Sevgi
Anam
Benim bir anam vardı,
Anasını kaybettiğinde bir yaşında,
Bizim O’nu kaybettiğimizde kırk beşinde.
Benim bir anam vardı,
Ayağında şalvarı, başında yemenisi,
Ömründe gün görmemiş, tek kârı çilesi.
Benim bir anam vardı,
İki kilim, dört minder bir de abası,
Çektiği acılar, çilesi de cabası.
Benim bir anam vardı,
Baharını yaşamadan ömrünün,
Bugün ebedi aleme göçüşünün, yıldönümün.
Belirli yaşlara gelmiş her ferdin yaşaması gerekenlerden birisiydi analarımızın, babalarımızın vefatı, yukarıdaki dizelerde anamızı kaybetmenin verdiği hüzün, yokluğuna alışamama gibi duyguların birleşimiydi.
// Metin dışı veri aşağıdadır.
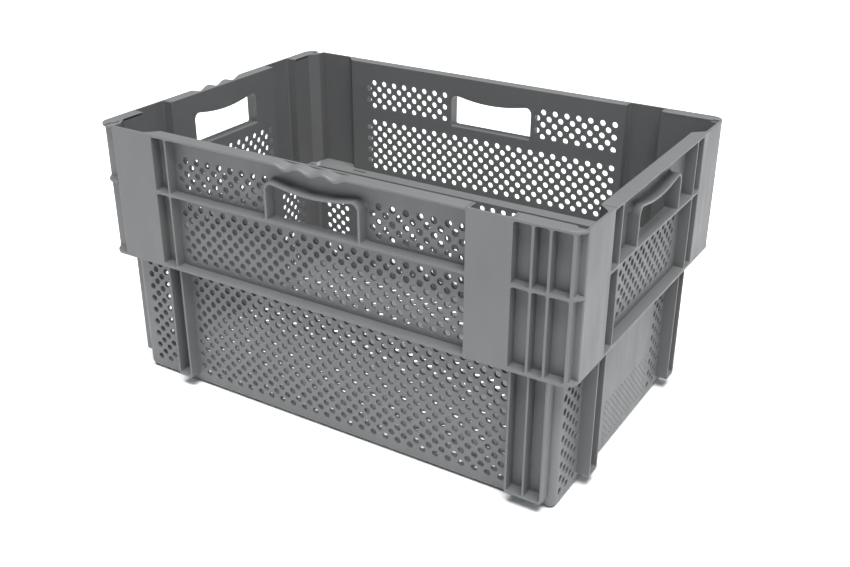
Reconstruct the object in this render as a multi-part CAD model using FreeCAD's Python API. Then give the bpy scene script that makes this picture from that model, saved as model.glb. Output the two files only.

Ancak, daha sonra da şunu düşündüm, geride kalanların sağlığı yerinde, herhangi bir sağlık problemleri yok, ekonomik durumları da kendi yağlarıyla kavrulup, ele güne muhtaç olmayacak durumda. Muhtemelen gözleri arkada kalmamıştır.
Ya engelli bireylere sahip ana babalar, işte onların tamamının ortak düşüncesi bizden sonra bu çocukların hali ne olacak? Kendilerinden çok, kendilerinden sonrası engelli çocuklarının yaşayacakları sıkıntılar, problemler…
Son on beş-yirmi yılda gerçekten bir çok gelişme sağlanmış, eğitim, rehabilitasyon hizmetleri gibi bir çok alanda belirli bir düzeye gelinmiştir.
Engelli bireylerin bakımlık hizmetlerinin geliştirilmesi, ana babaların kayıplarından sonra da çocukların yalnızlık çekmemesi, engelli çocuklara sahip ana-babaların en büyük beklentisidir.